Dal buio alla luce. Don Roberto Ponti, sacerdote dei Paolini, ha vissuto per quattro lunghi giorni l'incubo del «casco» per tornare a respirare. Ricoverato nel reparto di terapia subintensiva dell'ospedale di Lodi, per il sacerdote di 54 anni la fede è stata la via d'uscita.
Nove anni in Repubblica democratica del Congo, l'epidemia da ebola che l'ha costretto a rigide misure sanitarie, la malaria (contratta due volte) e ora il Covid. Dopo essere risultato positivo al tampone, don Roberto è stato ricoverato a Lodi, sotto lo staff del professor Sergio Paglia, a capo del pronto soccorso di Codogno e Lodi. E a chi minimizza o chi parla di complotto, come padre Livio direttore di Radio Maria, risponde: «Il coronavirus esiste, è una brutta bestia, abbiate almeno rispetto per il personale medico che spende la propria vita per gli altri e per i tanti morti da Covid».
Don Roberto, come sta?
«Ora sto meglio, sono stato dimesso e vivo nella mia comunità assistito dai miei confratelli».
Come ha scoperto di essere positivo?
«Abbiamo avuto alcuni casi tra i nostri confratelli. Avevo avuto qualche giorno di febbre ma niente di grave. Ho assistito mio padre negli ultimi giorni della sua vita. Per far stare tranquilla la mia famiglia, ho pensato di sottopormi al tampone. Mentre celebravo l'ultima messa insieme a mio papà, ho ricevuto la notizia: positivo al Covid. All'inizio non avevo sintomi. Poi ho cominciato a respirare male. All'ospedale è emersa una polmonite interstiziale. E a un certo punto, i medici mi hanno detto: per il suo bene, deve indossare il casco. Ho cercato di rimanere calmo, di pregare e di fare quello che chiedevano».
Cosa si pensa in quei momenti?
«Sono rimasto con il casco per quattro giorni. Ti tiene in vita il fatto che devi affidarti alle cure, anche se è difficile perché il corpo non è più tuo. Ti devono aiutare in tutto, ti devono lavare, non riesci a mangiare, non riesci a vedere bene. Senti il carico di questo strumento legato alle spalle che fa un rumore assurdo. Ma mi fidavo, di Dio e dei medici, che mi hanno monitorato in continuazione. Mi sentivo al sicuro».
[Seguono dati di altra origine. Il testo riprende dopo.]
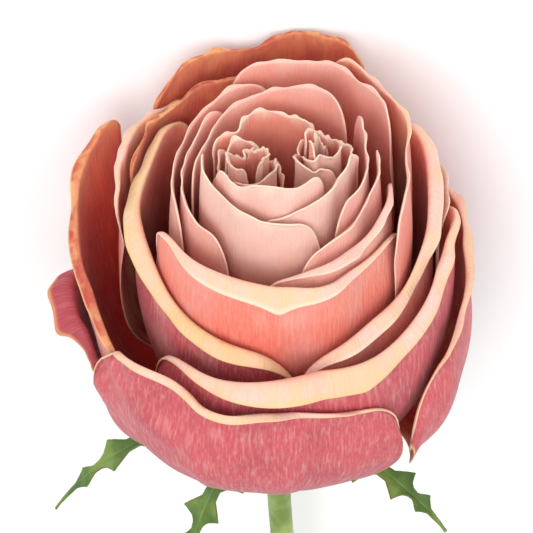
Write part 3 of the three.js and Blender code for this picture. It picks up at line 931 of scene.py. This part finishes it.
            petal.top = lambda azimuth, layer=layer, lift=petal.lift: self._open_height(azimuth, layer) + lift
            surface = petal.surface(self.wrap, Axis(), sizes)
            self._finish_petal(petal, surface)
            self.wrap.add(surface)

    def _open_height(self, azimuth: np.ndarray, layer: float) -> np.ndarray:
        """Return how high a rim stands: level at the back, and falling open towards the front."""
        towards_front = (1 - np.sin(np.radians(azimuth))) / 2
        return self.sizes.stand_height - self.sizes.front_fall * layer**self.sizes.fall_power * towards_front


@dataclass(frozen=True)
class Sepal:
    """A sepal: which way it leaves the hip, how long it is and how far it droops."""

    name: str
    azimuth: float
    length: float
    droop: float


class Greens:
    """The hip, the stem and the sepals."""

    SEGMENTS = 28
    HIP_RINGS = 40
    STEM_RINGS = 120
    BELLY_SHARE = 0.3
    WAIST_SHARE = 0.65
    WAIST_WIDTH = 0.9
    WIDE_RIBS = 0.012
    FINE_RIBS = 0.006
    BLADE_WIDTH = 4.0
    BLADE_KEPT = 0.72
    BLADE_ROOT = 0.5
    LEAST_WIDTH = 0.3
    TOOTH_COUNT = 16
    TOOTH_DEPTH = 0.5
    LOBES = ((0.34, 4.6, 0.11), (0.58, 3.4, 0.09), (0.76, 2.0, 0.07))
    LOBE_POWER = 1.5
    SEPAL_DIP = 3.0
    BEND_SHARE = 0.5
    BEND_DROOP = 0.1
    REACH_SHARE = 0.72
    SHEET_SHARE = 0.6
    CUPPING = 0.2
    CURLING = 0.05
    LOBE_LEAN = 0.35
    LEAN_FROM = 2.4
    RIPPLE = 0.5

    SEPALS = (
        Sepal("sepal_left", 192, 59, 24),
        Sepal("sepal_front", 234, 40, 28),
        Sepal("sepal_right", 322, 52, 10),
        Sepal("sepal_back_right", 34, 36, 22),
        Sepal("sepal_back_left", 118, 34, 26),
    )

    def __init__(self, sizes: Sizes, lying: Lying) -> None:
        """Take the sizes and make the two greens."""
        self.sizes = sizes
        self.lying = lying
        self.leaf = LEAF_GREEN.make()
        self.stalk = STEM_GREEN.make()

    def _round_piece(self, node: str, centres: np.ndarray, radii: np.ndarray) -> None:
        """Sweep a round section along a centre line, with closed ends, by shaping a sphere."""
        rings = len(radii)
        deselect()
        bpy.ops.mesh.primitive_uv_sphere_add(segments=self.SEGMENTS, ring_count=rings + 1, radius=1)
        piece = bpy.context.object
        piece.name = piece.data.name = node + "_grown"
        flat = np.empty(len(piece.data.vertices) * 3)
        piece.data.vertices.foreach_get("co", flat)
        flat = flat.reshape(-1, 3)
        polar = np.arccos(np.clip(flat[:, 2], -1, 1)) / math.pi * (rings + 1) - 1
        index = np.clip(np.rint(polar), 0, rings - 1).astype(int)
        turn = np.arctan2(flat[:, 1], flat[:, 0])
        pole = (np.abs(flat[:, 2]) > 0.99999).astype(float)
        ribs = 1 + self.WIDE_RIBS * np.sin(turn * 5) + self.FINE_RIBS * np.sin(turn * 11 + index * 0.3)
        radius = radii[index] * ribs * (1 - pole)
        points = centres[index].copy()
        points[:, 0] += radius * np.cos(turn)
        points[:, 1] += radius * np.sin(turn)
        laid = self.lying.place(points)
        laid[:, 2] = np.maximum(laid[:, 2], 0)
        piece.data.vertices.foreach_set("co", (laid * MILLIMETRE).ravel())
        piece.data.materials.append(self.stalk)
        piece.data.polygons.foreach_set("use_smooth", [True] * len(piece.data.polygons))
        piece.data.update()
        self._check_outwards(piece)
        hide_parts(node)
        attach(piece, BODY)
        log.info("%s: %d faces", node, len(piece.data.polygons))

    @staticmethod
    def _check_outwards(piece: bpy.types.Object) -> None:
        """Turn a closed piece's faces outwards where its shaping turned it inside out."""
        if sum(p.center.dot(p.normal) * p.area for p in piece.data.polygons) < 0:
            piece.data.flip_normals()

    def hip(self) -> None:
        """Build the hip: a dome under the petals, a round belly and a neck."""
        s = self.sizes
        below = s.hip_length + s.dome_foot
        belly = s.dome_foot - self.BELLY_SHARE * below
        waist = s.dome_foot - self.WAIST_SHARE * below
        waist_radius = s.hip_radius * self.WAIST_WIDTH
        heights = [s.dome_top, s.dome_foot, belly, waist, -s.hip_length]
        radii = [s.dome_top_radius, s.dome_foot_radius, s.hip_radius, waist_radius, s.neck_radius]
        steps = np.linspace(0, 1, self.HIP_RINGS)
        knots = np.linspace(0, 1, len(radii))
        z = np.interp(steps, knots, heights)
        radius = np.interp(steps, knots, radii)
        radius[1:-1] = (radius[:-2] + 2 * radius[1:-1] + radius[2:]) / 4
        self._round_piece("hip", np.stack([0 * z, 0 * z, z], axis=-1), radius)

    def stem(self) -> None:
        """Build the stem from the hip's neck to its cut end."""
        s = self.sizes
        share = np.linspace(0, 1, self.STEM_RINGS)
        depth = s.touch_gap + share * (s.neck_length + s.stem_length)
        neck = 1 - ease(depth / s.neck_length)
        radius = s.stem_radius + (s.cut_end_radius - s.stem_radius) * share
        radius = radius + (s.neck_radius - s.stem_radius) * neck
        bow = s.stem_bow * np.sin(math.pi * share) ** 2
        self._round_piece("stem", np.stack([bow, 0 * bow, -s.hip_length - depth], axis=-1), radius)

    def _half_width(self, share: np.ndarray) -> np.ndarray:
        """Return a sepal's half width along it: a blade with three pairs of pointed lobes and fine teeth."""
        base = self.BLADE_ROOT + (1 - self.BLADE_ROOT) * ease(share / 0.15)
        blade = self.BLADE_WIDTH * np.sqrt(np.maximum(1 - share, 0)) * (1 - 0.5 * share) * base
        lobes = sum(
            size * np.maximum(1 - np.abs(share - place) / reach, 0) ** self.LOBE_POWER
            for place, size, reach in self.LOBES
        )
        teeth = self.TOOTH_DEPTH * ((share * self.TOOTH_COUNT) % 1) * (1 - share)
        return np.maximum(blade * self.BLADE_KEPT + lobes + teeth, self.LEAST_WIDTH)

    def sepals(self) -> None:
        """Build the sepals."""
        s = self.sizes
        for plan in self.SEPALS:
            turn = math.radians(plan.azimuth)
            outward = np.array([math.cos(turn), math.sin(turn), 0])
            sideways = np.array([-math.sin(turn), math.cos(turn), 0])
            root = s.hip_radius + s.touch_gap + s.sepal_thickness
            level = s.dome_foot - self.SEPAL_DIP
            bend_out, bend_height = root + plan.length * self.BEND_SHARE, level - plan.droop * self.BEND_DROOP
            start = outward * root + np.array([0, 0, level])
            bend = outward * bend_out + np.array([0, 0, bend_height])
            tip = outward * (root + plan.length * self.REACH_SHARE) + np.array([0, 0, level - plan.droop])
            t = np.linspace(0, 1, 150)[:, None]
            route = (1 - t) ** 2 * start + 2 * (1 - t) * t * bend + t**2 * tip
            across = np.linspace(-1, 1, 13)
            half = self._half_width(t)
            points = route[:, None, :] + (across * half)[..., None] * sideways
            points[..., 2] += self.CUPPING * np.abs(across) * half
            points[..., 2] -= self.CURLING * (np.abs(across) * half) ** 2
            lean = self.LOBE_LEAN * np.abs(across) * np.maximum(half - self.LEAN_FROM, 0)
            points += outward * lean[..., None]
            points[..., 2] += self.RIPPLE * np.sin(t * 9 + plan.azimuth) * across**2
            laid = self.lying.place(points)
            laid[..., 2] = np.maximum(laid[..., 2], s.sepal_thickness * self.SHEET_SHARE)
            piece = surface_piece(plan.name + "_leafy", laid * MILLIMETRE, t[:, 0])
            piece.data.materials.append(self.leaf)
            thicken(piece, s.sepal_thickness * self.SHEET_SHARE * MILLIMETRE, 1, 0)
            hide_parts(plan.name)
            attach(piece, BODY)
            log.info("%s: %d faces", plan.name, len(piece.data.polygons))

    def build(self) -> None:
        """Build all the green pieces."""
        self.hip()
        self.stem()
        self.sepals()


@dataclass(frozen=True)
class Studio:
    """The pale floor, the soft lights and the camera."""

    elevation: float = 45.0
    distance: float = 0.45
    lens: float = 150.0
    aim: tuple[float, float, float] = (-2.4, 0.0, 32.0)
    floor_size: float = 6.0
    floor_drop: float = 0.0002
    floor_grey: float = 0.93
    lamp_aim: tuple[float, float, float] = (0.0, 0.0, 0.03)
    room_strength: float = 0.7

    def floor(self) -> None:
        """Lay a pale floor under the rose."""
        deselect()
        bpy.ops.mesh.primitive_plane_add(size=self.floor_size, location=(0, 0, -self.floor_drop))
        plane = bpy.context.object
        plane.name = "studio_floor"
        graph = Graph("pale_floor")
        graph.set(Base_Color=(self.floor_grey,) * 3, Roughness=0.9)
        plane.data.materials.append(graph.material)

    @staticmethod
    def _aim(piece: bpy.types.Object, place: Vector, target: Vector, up: Vector) -> None:
        """Set an object at a place, looking at a target, with a chosen way up."""
        back = (place - target).normalized()
        right = up.cross(back).normalized()
        above = back.cross(right)
        turn = Matrix((right, above, back)).transposed()
        piece.matrix_world = Matrix.Translation(place) @ turn.to_4x4()

    def camera(self, lying: Lying) -> None:
        """Look into the bloom from above its front, with the stem running away downwards."""
        e = math.radians(self.elevation)
        target = Vector(lying.place(np.array(self.aim)) * MILLIMETRE)
        towards = Vector(lying.turn(np.array([0.0, -math.cos(e), math.sin(e)])))
        up = Vector(lying.turn(np.array([0.0, math.sin(e), math.cos(e)])))
        data = bpy.data.cameras.new("camera")
        data.lens = self.lens
        camera = bpy.data.objects.new("camera", data)
        bpy.context.collection.objects.link(camera)
        self._aim(camera, target + towards * self.distance, target, up)
        bpy.context.scene.camera = camera

    def lights(self) -> None:
        """Hang two big soft lights and light the room evenly."""
        places = (
            ("key", Vector((0.3, -0.5, 1.2)), 0.9, 10.5),
            ("fill", Vector((-0.8, -0.6, 0.8)), 1.2, 3.5),
        )
        for name, place, size, watts in places:
            data = bpy.data.lights.new(name, "AREA")
            data.size = size
            data.energy = watts
            light = bpy.data.objects.new(name, data)
            bpy.context.collection.objects.link(light)
            self._aim(light, place, Vector(self.lamp_aim), Vector((0, 0, 1)))
        world = bpy.data.worlds.new("room")
        bpy.context.scene.world = world
        world.use_nodes = True
        background = world.node_tree.nodes["Background"]
        background.inputs["Color"].default_value = (1, 1, 1, 1)
        background.inputs["Strength"].default_value = self.room_strength
        bpy.context.scene.view_settings.view_transform = "Standard"


def main() -> None:
    """Build the rose and its studio in order."""
    logging.basicConfig(level=logging.INFO, format="%(message)s")
    lying = Lying(SIZES)
    Bloom(SIZES, lying).build()
    Greens(SIZES, lying).build()
    studio = Studio()
    studio.floor()
    studio.lights()
    studio.camera(lying)


if __name__ == "__main__":
    main()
La fede è stata la sua forza
«Sì, assolutamente. Pregavo tanto, tra me e me. E ho fatto anche la comunione, attraverso il casco».
Ci sono stati momenti bui?
«Sì, certo. Uno di questi è quando chiedi come stai e non ci sono risposte. Non capisci se stai migliorando. Vedi pazienti intorno a te che sembrano stare meglio e tu invece ti vedi allo stesso punto: sono momenti di scoraggiamento. Ma se mi chiede se ho avuto paura di morire, rispondo di no».
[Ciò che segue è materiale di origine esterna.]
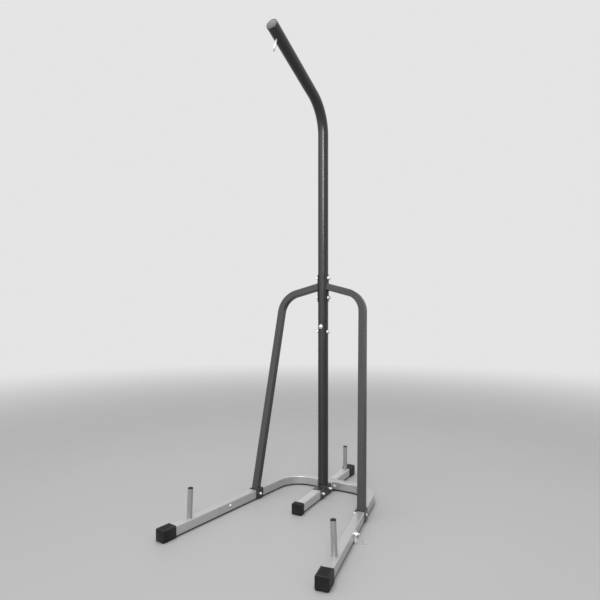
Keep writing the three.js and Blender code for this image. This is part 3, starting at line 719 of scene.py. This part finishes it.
def make_boom_plug(end, direction):
    """A push-in plug with a flat face inside a rounded rim."""
    stem = MAST_RADIUS - MAST_WALL - GAP
    rim, crown = 4 * MM, 5 * MM
    profile = [(0, -18 * MM), (stem - MM, -18 * MM), (stem, -17 * MM), (stem, GAP), (MAST_RADIUS, GAP)]
    profile += arc((MAST_RADIUS - 1.6 * MM, rim - 1.6 * MM), 1.6 * MM, 0, 90, 6)
    profile += [(MAST_RADIUS - 3.2 * MM, rim), (MAST_RADIUS - 4 * MM, rim - 0.5 * MM),
                (MAST_RADIUS - 4.6 * MM, rim - 0.5 * MM), (MAST_RADIUS - 5.6 * MM, rim + 0.2 * MM),
                (MAST_RADIUS / 2, crown - 0.1 * MM), (0, crown)]
    stands_for("boom_plug", moved(turned(profile, 72), along(end, direction)))


# ------------------------------------------------------------------ bolts and nuts
def thread(start, end, radius):
    """A (radius, height) profile of thread ridges between two heights."""
    count = max(1, round((end - start) / THREAD_PITCH))
    pitch = (end - start) / count
    depth = 0.55 * MM
    profile = []
    for k in range(count):
        base = start + k * pitch
        profile += [(radius - depth, base + 0.1 * pitch), (radius, base + 0.45 * pitch),
                    (radius, base + 0.6 * pitch), (radius - depth, base + 0.95 * pitch)]
    return profile


def bolt_mesh(grip, head, tail_length):
    """A round-head socket bolt along +Z, with its head's seat at the origin."""
    radius, height = head
    dome_radius = (radius ** 2 + height ** 2) / (2 * height)
    dome_angle = math.asin(radius / dome_radius)
    end = grip + 2 * GAP + NUT_HEIGHT + tail_length
    steps = 10
    dome = [(dome_radius * math.sin(dome_angle * k / steps),
             dome_radius * (1 - math.cos(dome_angle * k / steps)) - height) for k in range(steps)]
    rim = [(radius, -0.5 * MM), (radius, -0.1 * MM), (radius - 0.1 * MM, 0)]
    shank = [(BOLT_RADIUS, 0), (BOLT_RADIUS, grip)]
    tail = thread(grip + GAP, end - 0.6 * MM, BOLT_RADIUS)
    point = [(BOLT_RADIUS - 0.7 * MM, end), (0, end)]
    body = turned([p for p in dome if p[1] < -0.6 * MM] + rim + shank + tail + point, 40)
    socket = loft([[(x, y, z) for x, y in hexagon(SOCKET_FLATS)]
                   for z in (-2 * height, SOCKET_DEPTH - height)])
    return boolean(body, [socket])


def nut_mesh():
    """A lock nut along +Z: chamfered hexagon, then a round collar over its insert."""
    hex_height = 5.4 * MM
    corner = NUT_FLATS / 2 / math.cos(math.pi / 6)
    flats = NUT_FLATS / 2
    prism = loft([[(x, y, z) for x, y in hexagon(NUT_FLATS)] for z in (0, hex_height)])
    chamfer = (corner - flats) * 0.6
    limit = turned([(0, 0), (flats - 0.1 * MM, 0), (corner, chamfer), (corner, hex_height - chamfer),
                    (flats - 0.1 * MM, hex_height), (0, hex_height)], 60)
    collar = turned([(0, hex_height - MM), (flats - 0.6 * MM, hex_height - MM),
                     (flats - 0.6 * MM, hex_height + 0.6 * MM), (flats - 1.2 * MM, NUT_HEIGHT),
                     (0, NUT_HEIGHT)], 48)
    bore = turned([(BOLT_RADIUS + GAP, -MM), (BOLT_RADIUS + GAP, NUT_HEIGHT + MM)], 40)
    return boolean(boolean(boolean(prism, [limit], "INTERSECT"), [collar], "UNION"), [bore])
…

Padre Livio ha detto che «il coronavirus è un complotto sotto l'impulso di Satana». Cosa risponde?
«Che il Covid esiste. Non si può negare il lavoro dei medici e del personale che dedica giorno e notte per gli altri, a volte dando perfino la vita, è da stupido. E vedere chi minimizza o nega il virus fa rabbia. La politica deve interessarsi del bene comune».
Che
messaggio lascia il Covid?«La malattia può arrivare in qualunque momento, quando meno te lo aspetti. Non spaventiamoci all'eccesso, ma ricordiamoci di tenere tutte le attenzioni possibili per evitare il peggio».